Purpose, Process, People
A recommendation is that managers and executives embark on lean transformations think about three fundamental business issues that should guide the transformation of the entire organization:
Purpose: What customer problems will the enterprise solve to achieve its own purpose of prospering?
Process: How will the organization assess each major value stream to make sure each step is valuable, capable, available, adequate, flexible, and that all the steps are linked by flow, pull, and leveling?

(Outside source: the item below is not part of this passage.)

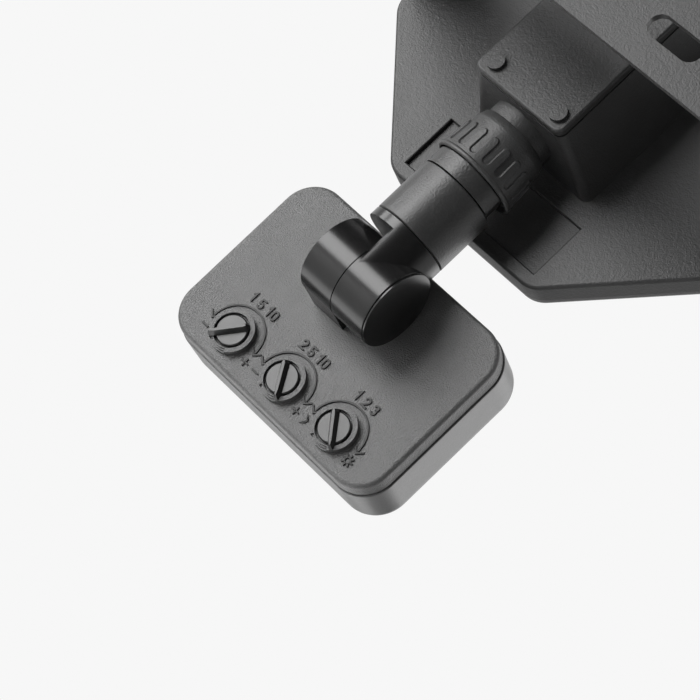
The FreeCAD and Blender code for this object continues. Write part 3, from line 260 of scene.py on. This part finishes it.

People: How can the organization ensure that every important process has someone responsible for continually evaluating that value stream in terms of business purpose and lean process? How can everyone touching the value stream be actively engaged in operating it correctly and continually improving it?
Key Principles and Wastes
We can define Lean as "...a way to do more and more with less and less - less human effort, less equipment, less time, and less space - while coming closer and closer to providing customers exactly what they want" and then translate this into five key principles:
Specify the value desired by the customer. "Form a team for each product to stick with that product during its entire production cycle", "Enter into a dialogue with the customer" (e.g. Voice of the customer).
Identify the value stream for each product providing that value and challenge all of the wasted steps (generally nine out of ten) currently necessary to provide it.
Make the product flow continuous through the remaining value-added steps.
Introduce pull between all steps where continuous flow is possible.
Manage toward perfection so that the number of steps and the amount of time and information needed to serve the customer continually falls.
Lean is founded on the concept of continuous and incremental improvements on product and process while eliminating redundant activities. The value of adding activities are simply only those things the customer is willing to pay for, everything else is waste, and should be eliminated, simplified, reduced, or integrated.